Fed cattle prices pushed higher last week and set another record weekly average price. The weekly 5-area average price two weeks ago was $173.10 per cwt which surpassed the previous peak price from November 2014. The average price last week rose even higher to $180.44 as cattle markets continued to gain strength.
Fed cattle prices are up over 14 percent since the start of the year. Shown in the chart above, fed cattle prices have been in an uptrend since 2020 when prices dropped to a weekly average low of $94.87 in July 2020. Fed cattle prices were highest last week in the Nebraska and Iowa/Minnesota regions where prices averaged around $183 per cwt. Prices in Kansas averaged $176.09 per cwt while fed cattle prices in the Texas/Oklahoma/New Mexico averaged $174.52.

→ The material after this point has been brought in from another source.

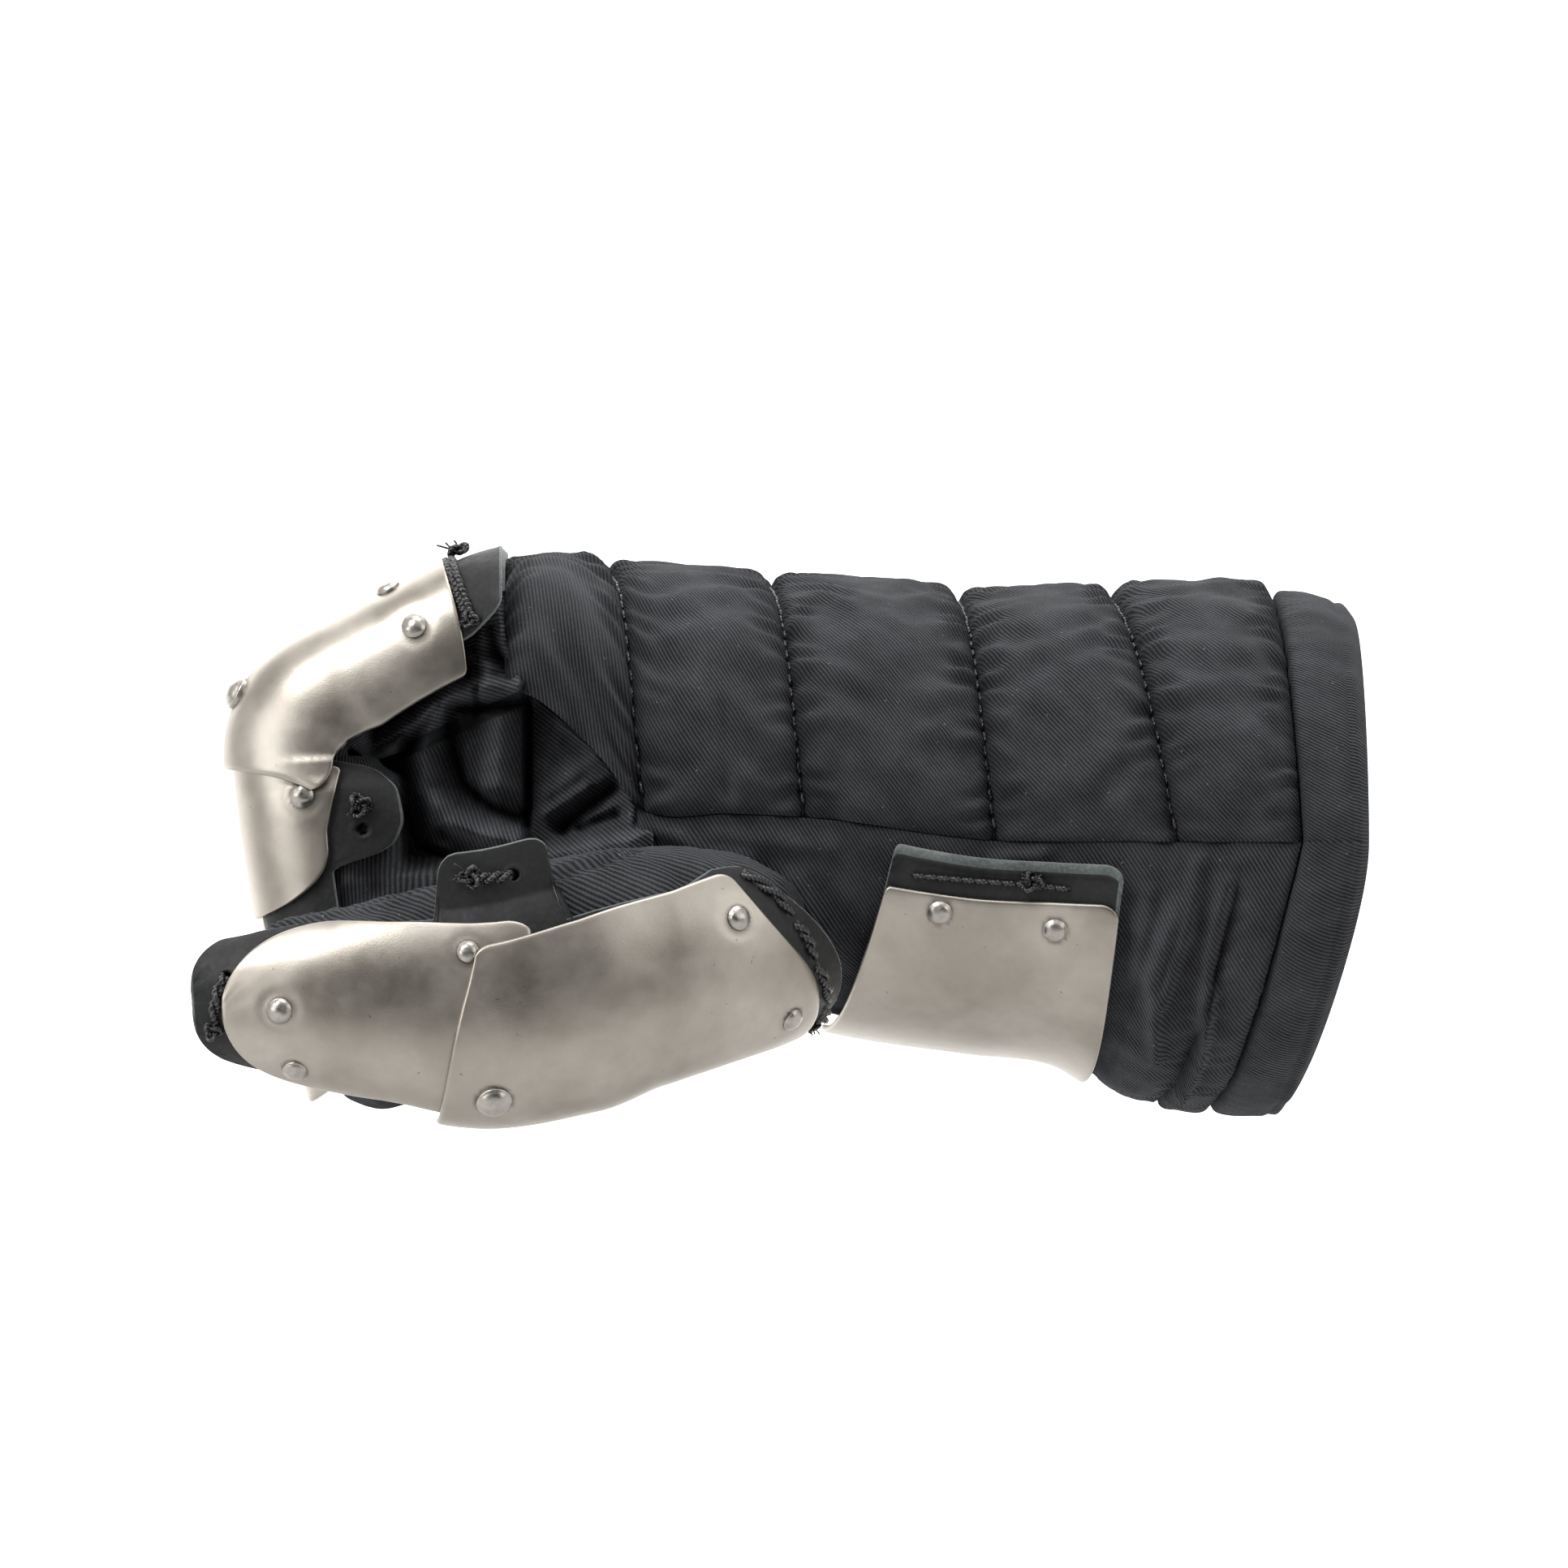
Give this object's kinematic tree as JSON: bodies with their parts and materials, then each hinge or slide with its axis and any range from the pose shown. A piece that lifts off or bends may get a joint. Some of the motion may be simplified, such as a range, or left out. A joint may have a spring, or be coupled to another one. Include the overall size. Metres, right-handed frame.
{
  "type": "armoured gauntlet",
  "caption": "Padded cloth gauntlet for the right hand, closed in a fist, with curved steel plates riveted to leather strips over the fingers and the thumb.",
  "frame": {"origin": "centre of the cuff's mouth, where the wrist goes in", "axes": "+X along the forearm, out of the cuff; +Z towards the back of the hand; -Y towards the thumb's side"},
  "size_m": [0.2052, 0.1511, 0.1007],
  "materials": {
    "cotton_twill": "near-black cotton twill, quilted over padding",
    "leather": "charcoal grained leather with green-grey cut edges",
    "steel_plate": "satin stainless steel with a fine mottle"
  },
  "bodies": {
    "root": {"index_stall": "cotton_twill", "middle_stall": "cotton_twill", "ring_stall": "cotton_twill", "little_stall": "cotton_twill", "palm_panel": "cotton_twill", "thumb_stall": "cotton_twill", "quilted_back": "cotton_twill", "cuff_binding": "cotton_twill", "index_near_plate": "steel_plate", "index_far_plate": "steel_plate", "index_leather": "leather", "middle_near_plate": "steel_plate", "middle_far_plate": "steel_plate", "middle_leather": "leather", "ring_near_plate": "steel_plate", "ring_far_plate": "steel_plate", "ring_leather": "leather", "little_near_plate": "steel_plate", "little_far_plate": "steel_plate", "little_leather": "leather", "thumb_tip_plate": "steel_plate", "thumb_knuckle_plate": "steel_plate", "thumb_leather": "leather", "thumb_base_plate": "steel_plate", "thumb_base_leather": "leather"}
  },
  "joints": []
}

The boxed beef cutout also picked up steam last week and the choice cutout was was up nearly $10 per cwt from the week prior. Average retail beef prices have been mostly steady for over a year, but tighter beef supplies could put upward pressure on beef prices if consumer demand does not erode.
Feeder cattle prices are also being pulled up. Prices for feeder cattle and calves in most southern states are up 30 percent or more from a year ago (table below). CME Feeder cattle futures contract prices are around $230 per cwt for the fall contracts. There are price risk management opportunities to consider. In a market like this one where prices are rising, producers may be interested in not limiting their market upside. Put options and Livestock Risk Protection (LRP) are both tools that can help protect downside price risk while also leaving producers open to benefit from higher prices. Each of these tools has their own design and tradeoffs to understand before jumping in, and there are certainly other risk management strategies out there. However, all tools are currently offering risk management opportunities at price levels not seen in the past eight years.